There's an asymmetry between pointer-pointer arithmetic and pointer-integer arithmetic; they behave differently and have different semantics. Pointers are a powerful concept, but like most powerful concepts the abstraction can leak and produce aberrations. I realize opinions vary on whether to prefer signed vs unsigned indices and object sizes (IME, the camps tend to split into C vs C++ programers), but the choice shouldn't be predicated on the semantics of C pointers because those semantics alone don't favor one over the other.

The C language "de facto" uses size_t for indexing and ptrdiff_t for differences, or the rare case where you have a negative index.
size_t is unsigned? Since when?
It always has been. C89, 4.1.5[1]:

> The type are [...] size_t which is the unsigned integral type of the result of the sizeof operator

(Emphasis mine.)

1. https://port70.net/~nsz/c/c89/c89-draft.html#4.1.5

Couldn't find an online version of the C standard with links to parts of it, but here's one for C++: http://eel.is/c++draft/support.types#layout-3

> The type size_­t is an implementation-defined unsigned integer type that is large enough to contain the size in bytes of any object ([expr.sizeof]).

Yes. ssize_t is signed.
ssize_t should never be used.

It's not guaranteed to have a full negative range, only to be able to represent -1.

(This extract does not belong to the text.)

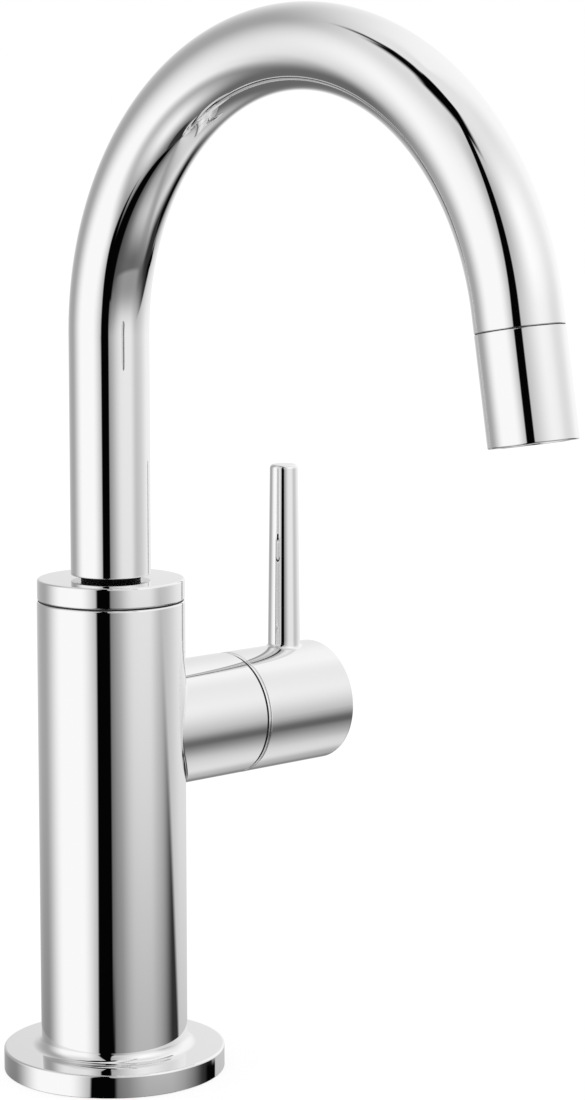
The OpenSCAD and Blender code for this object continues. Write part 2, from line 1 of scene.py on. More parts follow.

Use ptrdiff_t as a signed size type.

Out of curiosity, do you know of any implementations where ssize_t has that kind of range limitation?
That's the idiomatic way? Cool. The more straightforward-looking way,

    for(i = n-1; i >= 0; i--)
        { /* operate on a[i] */ }
breaks if i is unsigned, like a size_t.
Yep. That why it's a idiom, rather than a obvious-way-of-doing-it-that-anyone-competent-would-use.